▶ **Given information**:
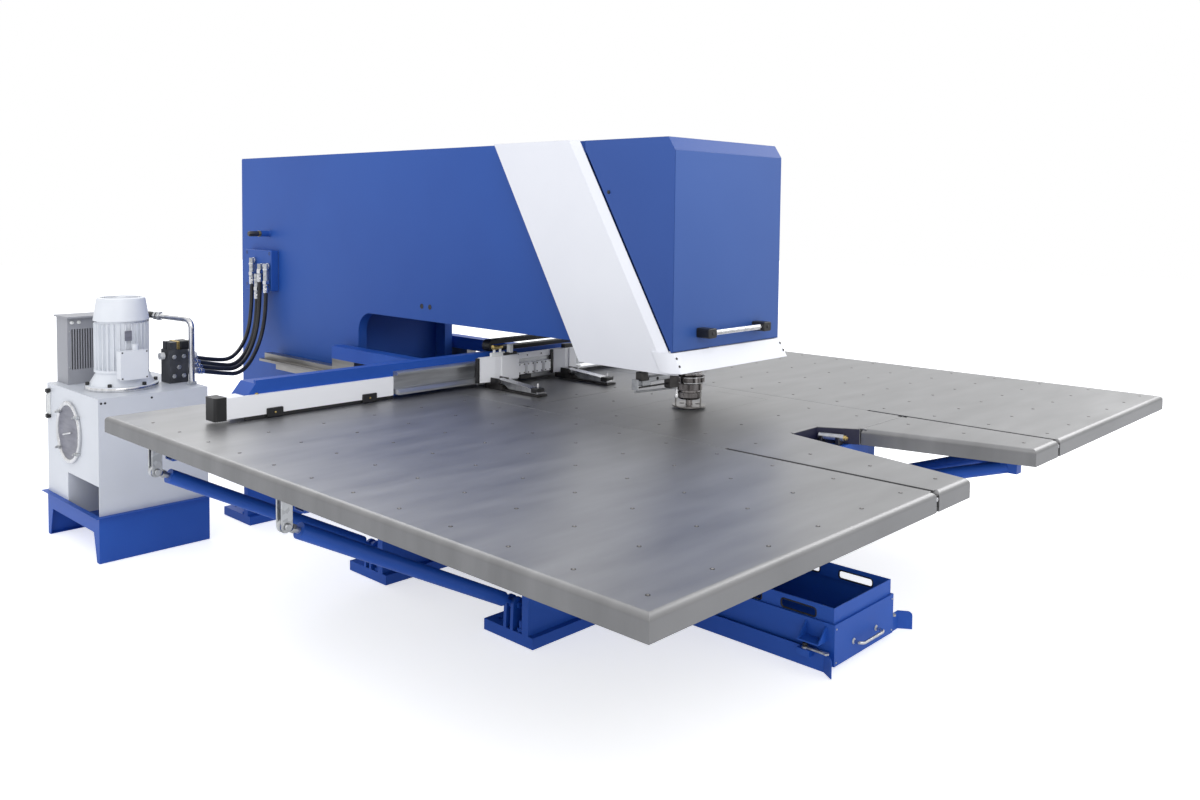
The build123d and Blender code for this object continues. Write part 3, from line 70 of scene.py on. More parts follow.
# %% [markdown]
# The camera stands off the left front corner, a little above eye height, with a slightly wide
# lens. The lens is shifted down so that upright edges stay nearly upright. The camera's turn is
# a matrix whose columns are its own right, up and backward directions.

# %% Camera
CAMERA_SPOT = (-3.918, -4.183, 1.884)
yaw, pitch, roll = math.radians(46.7), math.radians(3.0), math.radians(0.65)
level = math.cos(pitch)
ahead = Vector((math.sin(yaw) * level, math.cos(yaw) * level, -math.sin(pitch)))
right = Vector((math.cos(yaw), -math.sin(yaw), 0))
up = right.cross(ahead)
right_rolled = right * math.cos(roll) + up * math.sin(roll)
up_rolled = up * math.cos(roll) - right * math.sin(roll)

lens = bpy.data.cameras.new("camera")
lens.sensor_width = 36
lens.lens = 30.87
lens.shift_y = -0.1133
lens.clip_end = 60
camera = bpy.data.objects.new("camera", lens)
turn = Matrix((right_rolled, up_rolled, -ahead)).transposed().to_4x4()
camera.matrix_world = Matrix.Translation(CAMERA_SPOT) @ turn
bpy.context.scene.collection.objects.link(camera)
bpy.context.scene.camera = camera
print("camera looks", [round(v, 3) for v in ahead])

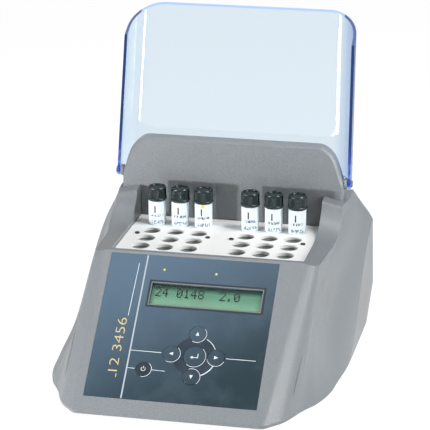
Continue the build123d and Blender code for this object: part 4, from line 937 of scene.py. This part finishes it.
# ------------------------------------------------------------------------------ studio
@dataclass
class Studio:
    """Camera at the photograph's angle, a pale floor, soft lamps and a white surround."""

    position: tuple[float, float, float] = (370.4, -1699.1, 716.6)
    azimuth: float = 12.0016
    elevation: float = 18.3866
    roll: float = 0.04
    focal_pixels: float = 2047.15
    frame_pixels: float = 430.0
    sensor: float = 36.0
    ambient: float = 0.05

    def camera(self) -> bpy.types.Object:
        """Makes the camera from its place and its two viewing angles.

        Returns:
            The camera object.
        """
        data = bpy.data.cameras.new("camera")
        data.sensor_width = self.sensor
        data.lens = self.sensor * self.focal_pixels / self.frame_pixels
        data.clip_start, data.clip_end = 0.05, 50.0
        turn, rise, roll = (math.radians(x) for x in (self.azimuth, self.elevation, self.roll))
        back = np.array([math.sin(turn) * math.cos(rise), -math.cos(turn) * math.cos(rise), math.sin(rise)])
        level = np.array([math.cos(turn), math.sin(turn), 0.0])
        upright = np.cross(back, level)
        right = math.cos(roll) * level + math.sin(roll) * upright
        up = np.cross(back, right)
        made = bpy.data.objects.new("camera", data)
        bpy.context.scene.collection.objects.link(made)
        axes = np.stack([right, up, back], axis=1)
        place = np.eye(4)
        place[:3, :3] = axes
        place[:3, 3] = np.array(self.position) * MM
        made.matrix_world = Matrix(place.tolist())
        bpy.context.scene.camera = made
        return made

    def lamp(self, name: str, place: tuple[float, float, float], size: tuple[float, float], power: float) -> None:
        """Adds a rectangular lamp that faces the object.

        Args:
            name: The lamp's name.
            place: Where it stands, in metres.
            size: Its width and height, in metres.
            power: Its power in watts.
        """
        data = bpy.data.lights.new(name, "AREA")
        data.shape = "RECTANGLE"
        data.size, data.size_y = size
        data.energy = power
        made = bpy.data.objects.new(name, data)
        made.location = place
        aim = Vector((0.0, 0.0, 0.12)) - Vector(place)
        made.rotation_euler = aim.to_track_quat("-Z", "Y").to_euler()
        bpy.context.scene.collection.objects.link(made)

    def surround(self) -> None:
        """White to the camera and to mirrors and glass, and a dim even light for the rest."""
        world = bpy.data.worlds.new("surround")
        world.use_nodes = True
        tree = Tree(world.node_tree)
        path = tree.add("ShaderNodeLightPath").outputs
        seen = tree.math("MAXIMUM", path["Is Camera Ray"], path["Is Transmission Ray"])
        seen = tree.math("MAXIMUM", seen, tree.math("MULTIPLY", path["Is Glossy Ray"], 0.6))
        strength = tree.math("MAXIMUM", seen, self.ambient)
        shade = tree.add("ShaderNodeBackground", {"Color": (1.0, 1.0, 1.0), "Strength": strength})
        tree.put(tree.add("ShaderNodeOutputWorld").inputs["Surface"], shade.outputs[0])
        bpy.context.scene.world = world

    def floor(self) -> None:
        """Pale floor under the object, white to the camera, that keeps a soft shadow."""
        half = 6000.0
        points = np.array([[-half, -half, -0.2], [half, -half, -0.2], [half, half, -0.2], [-half, half, -0.2]])
        made = bpy.data.materials.new("floor_white")
        made.use_nodes = True
        tree = Tree(made.node_tree)
        path = tree.add("ShaderNodeLightPath").outputs
        seen = tree.math("MAXIMUM", path["Is Camera Ray"], path["Is Transmission Ray"])
        plain = tree.add("ShaderNodeBsdfDiffuse", {"Color": (0.9, 0.9, 0.9)})
        bright = tree.add("ShaderNodeEmission", {"Color": (1.0, 1.0, 1.0), "Strength": 1.07})
        mixed = tree.add("ShaderNodeMixShader", {0: tree.math("MULTIPLY", seen, 0.9)})
        tree.put(mixed.inputs[1], plain.outputs[0])
        tree.put(mixed.inputs[2], bright.outputs[0])
        tree.put(tree.add("ShaderNodeOutputMaterial").inputs["Surface"], mixed.outputs[0])
        make_piece("floor", points, [[0, 1, 2, 3]], made, smooth=False)

    def build(self) -> None:
        """Camera first, then surround, floor and lamps."""
        self.camera()
        self.surround()
        self.floor()
        self.lamp("key_lamp", (-0.66, -0.76, 0.18), (0.09, 0.09), 8.5)
        self.lamp("low_left_lamp", (-1.3, -0.8, 0.2), (0.3, 0.4), 9.0)
        self.lamp("overhead_lamp", (0.7, 0.0, 1.4), (0.45, 0.45), 14.0)
        self.lamp("top_lamp", (-0.3, -0.1, 1.5), (0.9, 0.7), 3.0)
        self.lamp("right_lamp", (1.35, -0.45, 0.6), (0.12, 1.1), 18.0)
        bpy.context.scene.view_settings.view_transform = "Standard"


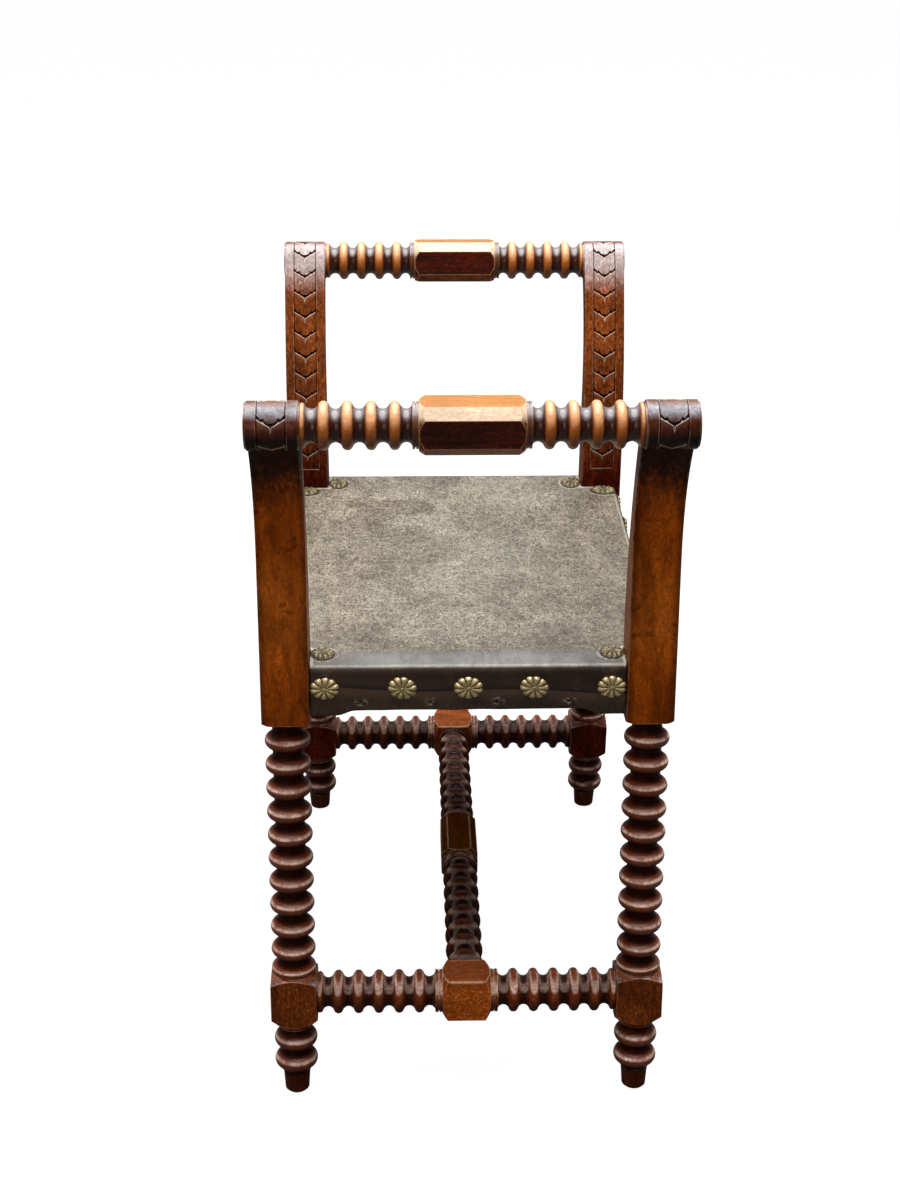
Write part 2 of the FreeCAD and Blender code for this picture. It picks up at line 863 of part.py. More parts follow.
def rosette_nails():
    far = loose([rosette(at, inward, V(1, 0, 0)) for at, inward in end_rosette_places()])
    right = loose([rosette(at, inward, V(0, 1, 0)) for at, inward in side_rosette_places()])
    turns = (V(0, 1, 0), V(1, 0, 0))
    corner = [rosette(at, inward, turn) for (at, inward), turn in zip(corner_places(), turns)]
    return {
        "rosette_nails_far": far,
        "rosette_nails_near": mirrored_y(far),
        "rosette_nails_right": right,
        "rosette_nails_left": mirrored_x(right),
        "rosette_nails_corners": loose([one for nail in corner for one in quadrants(nail)]),
    }


def tacks(places, head_radius, head, radius, length):
    return loose([tack(at, inward, head_radius, head, radius, length) for at, inward in places])


def hem_tacks():
    sizes = (hem_tack_head_radius, hem_tack_head, hem_tack_shank_radius, hem_tack_length)
    far = tacks(end_hem_places(), *sizes)
    right = tacks(side_hem_places(), *sizes)
    return {
        "hem_tacks_far": far,
        "hem_tacks_near": mirrored_y(far),
        "hem_tacks_right": right,
        "hem_tacks_left": mirrored_x(right),
    }


def webbing_tacks():
    sizes = (strap_tack_head_radius, strap_tack_head, strap_tack_shank_radius, strap_tack_length)
    far = tacks(end_strap_places(), *sizes)
    right = tacks(side_strap_places(), *sizes)
    return {
        "webbing_tacks_far": far,
        "webbing_tacks_near": mirrored_y(far),
        "webbing_tacks_right": right,
        "webbing_tacks_left": mirrored_x(right),
    }


# Webbing

def strap_outline(end, inner, rail_top, level):
    """Half a strap's lower line: over the rail, down the slope, along the level."""
    return [(end, rail_top), (inner, rail_top), (inner - strap_slope, level), (0, level)]


def strap_section(end, inner, rail_top, level):
    half = strap_outline(end, inner, rail_top, level - strap_thickness)
    lower = half + [(-place, height) for place, height in reversed(half[:-1])]
    upper = [(place, height + strap_thickness) for place, height in lower]
    return lower + upper[::-1]


def webbing():
    inner = reach(end_rail_inner, end_rail_top())
    section = strap_section(inner + strap_lap, inner, end_rail_top(), strap_level)
    holes = loose(strap_tack_holes(end_strap_places()))
    holes = loose([holes, mirrored_y(holes)])
    straps = {}
    for index, x in enumerate(long_strap_spots(), 1):
        strap = across(section, x - strap_width / 2, x + strap_width / 2)
        straps["webbing_long_%d" % index] = strap.cut(holes)
    level = strap_level - strap_thickness - strap_clearance
    section = strap_section(side_rail_inner + strap_lap, side_rail_inner, side_rail_top, level)
    holes = loose(strap_tack_holes(side_strap_places()))
    holes = loose([holes, mirrored_x(holes)])
    for index, y in enumerate(cross_strap_spots(), 1):
        strap = along(section, y - strap_width / 2, y + strap_width / 2)
        straps["webbing_cross_%d" % index] = strap.cut(holes)
    return straps


# Leather

def leather_inward(y):
    """The direction straight down into the seat's surface."""
    return V(0, y, leather_top(y) - leather_top(0) - sag_radius()).normalize()


def below_surface(skin, low):
    """Everything from a height up to the seat's surface, or to the underside of its skin."""
    end = reach(apron_offset, seat_height) + overrun
    radius = sag_radius() + skin
    centre = leather_top(0) + sag_radius()
    rise = centre - math.sqrt(radius ** 2 - end ** 2)
    corners = [V(-side_apron_x, y, z) for y, z in ((end, rise), (end, low), (-end, low), (-end, rise))]
    lowest = V(-side_apron_x, 0, centre - radius)
    edges = [Part.makeLine(*pair) for pair in zip(corners, corners[1:])]
    edges.append(Part.Arc(corners[-1], lowest, corners[0]).toShape())
    return Part.Face(Part.Wire(edges)).extrude(V(2 * side_apron_x, 0, 0))


def cover_body(inside):
    """The leather's outer form, or with inside set what it is hollowed by."""
    skin = leather_thickness if inside else 0
    low = apron_bottom - (overrun if inside else 0)
    high = seat_height + overrun
    outer = leaning_outline(apron_offset - skin, apron_offset - skin, low, high)
    ends = [outer[0], outer[2], (-outer[2][0], outer[2][1]), (-outer[0][0], outer[0][1])]
    clear_x = rail_inner_face - leather_clearance
    sides = leaning_outline(-post_half - leather_clearance, -post_half - leather_clearance, low, high)
    flank = [sides[0], sides[2], (-sides[2][0], sides[2][1]), (-sides[0][0], sides[0][1])]
    wide = side_apron_x - skin
    plan = joined([across(ends, -clear_x, clear_x), across(flank, -wide, wide)])
    return plan.common(below_surface(skin, low))


def fold_edges(solid):
    """The long upper edges along the four hanging sides."""
    chosen = []
    for edge in solid.Edges:
        bounds = edge.BoundBox
        high = bounds.ZMin > seat_height - seat_sag - leather_thickness - leather_fold
        end = bounds.XLength > post_x and abs(bounds.Center.y) > reach(0, seat_height)
        side = bounds.YLength > post_x and abs(bounds.Center.x) > post_x
        if high and (end or side):
            chosen.append(edge)
    return chosen


def leather_cover():
    outer = cover_body(False)
    outer = outer.makeFillet(leather_fold, fold_edges(outer))
    inner = cover_body(True)
    inner = inner.makeFillet(leather_fold - leather_thickness, fold_edges(inner))
    cover = outer.cut(inner)
    ends = end_apron_holes()
    sides = side_apron_holes()
    holes = ends + [mirrored_y(hole) for hole in ends] + sides + [mirrored_x(hole) for hole in sides]
    for hole in rosette_holes(corner_places()):
        holes += quadrants(hole)
    return {"leather_cover": cover.cut(loose(holes))}


def stool():
    nodes = {}
    for part in (posts, top_rails, cross_stretchers, long_stretcher, seat_rails, webbing,
                 webbing_tacks, leather_cover, rosette_nails, hem_tacks):
        nodes.update(part())
    return nodes


os.makedirs("parts", exist_ok=True)
for name, shape in stool().items():
    shape.exportStep("parts/%s.step" % name)
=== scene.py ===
"""Looks of the ring-turned armed stool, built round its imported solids.

Shapes are worked out in millimetres in the frame of the solids, and become metres when a mesh
is made. X runs across the stool, Y along it, Z up.
"""
import bpy
import random
from math import asin, atan2, copysign, cos, hypot, pi, radians, sin, sqrt, tan
from mathutils import Matrix, Vector, noise

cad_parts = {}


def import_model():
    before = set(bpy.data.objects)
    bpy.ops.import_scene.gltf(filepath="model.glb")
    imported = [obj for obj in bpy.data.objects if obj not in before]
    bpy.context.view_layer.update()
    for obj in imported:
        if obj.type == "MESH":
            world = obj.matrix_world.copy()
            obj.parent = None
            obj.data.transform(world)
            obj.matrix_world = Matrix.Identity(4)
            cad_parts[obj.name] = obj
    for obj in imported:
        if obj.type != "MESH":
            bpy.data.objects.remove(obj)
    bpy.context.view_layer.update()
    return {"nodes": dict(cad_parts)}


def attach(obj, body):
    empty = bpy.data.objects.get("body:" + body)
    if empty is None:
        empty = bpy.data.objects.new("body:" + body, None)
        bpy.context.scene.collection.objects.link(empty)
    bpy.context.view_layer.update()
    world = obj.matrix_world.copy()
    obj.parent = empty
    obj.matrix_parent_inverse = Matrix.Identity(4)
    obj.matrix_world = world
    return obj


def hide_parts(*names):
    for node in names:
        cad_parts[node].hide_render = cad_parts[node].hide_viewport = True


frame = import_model()

mm = 0.001
tiny = 1e-6

# Sizes that the solids share
post_x = 157
post_half = 20.75
foot_reach = 260.8
foot_top = 20
rake = atan2(30.8, 360)
arm_bottom = 371.6
arm_sweep_start = 415
scroll_reach = 69.2
scroll_height = 647.9
scroll_radius = 19.75
channel_width = 23.6
channel_depth = 1.2
channel_start = 446
channel_end_turn = 80
rail_block = 42
rail_inner_face = 136.25
cross_height = 99.6
cross_block = 21.8
long_block = 38
seat_height = 424.5
seat_sag = 6.5
leather_thickness = 2.2
leather_clearance = 0.3
leather_fold = 6.5
apron_bottom = 385
apron_offset = 17.55
side_apron_x = 173.55
seat_rail_thickness = 26
strap_width = 50
strap_thickness = 1.4
strap_lap = 17
strap_slope = 26
rosette_radius = 13
rosette_narrow = 0.8
rosette_drop = 19.1
rosette_gap = 0.3
end_corner_inset = 27
side_corner_inset = 15
end_rosette_shares = (-1, -0.46, 0, 0.46, 1)
side_rosette_count = 7
head_gap = 0.15

# Names of the ends and sides, with the way each lies along Y or X
ends = (("far", 1), ("near", -1))
sides = (("right", 1), ("left", -1))

# Camera, found from the photograph. Its turns are yaw, pitch and roll in degrees.
camera_place = (-51.6, -1655.1, 1111.4)
camera_turns = (1.44, 23.84, 0.23)
camera_focal = 1843.7
picture_height = 1200
sensor = 36


def smooth(value, low, high):
    share = min(max((value - low) / (high - low), 0), 1)
    return share * share * (3 - 2 * share)


def between(first, second, share):
    return first + (second - first) * share


def reach(offset, height):
    """How far along the stool a face at this offset from a leg's axis lies at a height."""
    return foot_reach - height * tan(rake) + offset / cos(rake)


def leaned(x, y, z):
    """A point of a post's own frame, in the far right post."""
    return (post_x + x, foot_reach + y * cos(rake) - z * sin(rake),
            y * sin(rake) + z * cos(rake))


# Meshes

def make_object(name, data):
    made = bpy.data.objects.new(name, data)
    bpy.context.scene.collection.objects.link(made)
    return made


def make_piece(name, points, faces, material, slot):
    """A mesh piece from points in millimetres, riding on the one body."""
    mesh = bpy.data.meshes.new(name)
    mesh.from_pydata([Vector(point) * mm for point in points], [], faces)
    mesh.update()
    mesh.polygons.foreach_set("use_smooth", [True] * len(mesh.polygons))
    mesh.materials.append(material)
    piece = make_object(name, mesh)
    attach(piece, "root")
    return piece


def grid_faces(rows, columns, closed=False):
    """Quads over rows of points. A closed grid joins its last column to its first."""
    faces = []
    for row in range(rows - 1):
        for column in range(columns if closed else columns - 1):
            after = (column + 1) % columns
            low, high = row * columns, (row + 1) * columns
            faces.append((low + column, low + after, high + after, high + column))
    return faces


def mirrored(points, faces, way_x, way_y):
    """The same mesh in another quarter of the stool, with its faces still outwards."""
    if way_x * way_y < 0:
        faces = [face[::-1] for face in faces]
    return [(x * way_x, y * way_y, z) for x, y, z in points], faces


def keep_values(piece, name, values):
    """Stores one number with each point, for the material to read."""
    attribute = piece.data.attributes.new(name, "FLOAT", "POINT")
    attribute.data.foreach_set("value", values)


def thicken(piece, thickness, offset):
    """Gives a sheet its thickness and rounds it. Offset -1 adds it below, 0 on both sides."""
    solid = piece.modifiers.new("Solidify", "SOLIDIFY")
    solid.thickness = thickness * mm
    solid.offset = offset
    rounded = piece.modifiers.new("Subsurf", "SUBSURF")
    rounded.levels = 1
    rounded.render_levels = 1


def ripple(x, y, size, layer):
    """A gentle unevenness over the plan, from about -1 to 1. Each layer has its own."""
    return noise.noise(Vector((x / size, y / size, layer)))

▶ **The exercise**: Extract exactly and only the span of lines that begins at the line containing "sides = side_apron_holes()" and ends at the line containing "obj.matrix_world = Matrix.Identity(4)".

▶ **Task response**:
    sides = side_apron_holes()
    holes = ends + [mirrored_y(hole) for hole in ends] + sides + [mirrored_x(hole) for hole in sides]
    for hole in rosette_holes(corner_places()):
        holes += quadrants(hole)
    return {"leather_cover": cover.cut(loose(holes))}


def stool():
    nodes = {}
    for part in (posts, top_rails, cross_stretchers, long_stretcher, seat_rails, webbing,
                 webbing_tacks, leather_cover, rosette_nails, hem_tacks):
        nodes.update(part())
    return nodes


os.makedirs("parts", exist_ok=True)
for name, shape in stool().items():
    shape.exportStep("parts/%s.step" % name)
=== scene.py ===
"""Looks of the ring-turned armed stool, built round its imported solids.

Shapes are worked out in millimetres in the frame of the solids, and become metres when a mesh
is made. X runs across the stool, Y along it, Z up.
"""
import bpy
import random
from math import asin, atan2, copysign, cos, hypot, pi, radians, sin, sqrt, tan
from mathutils import Matrix, Vector, noise

cad_parts = {}


def import_model():
    before = set(bpy.data.objects)
    bpy.ops.import_scene.gltf(filepath="model.glb")
    imported = [obj for obj in bpy.data.objects if obj not in before]
    bpy.context.view_layer.update()
    for obj in imported:
        if obj.type == "MESH":
            world = obj.matrix_world.copy()
            obj.parent = None
            obj.data.transform(world)
            obj.matrix_world = Matrix.Identity(4)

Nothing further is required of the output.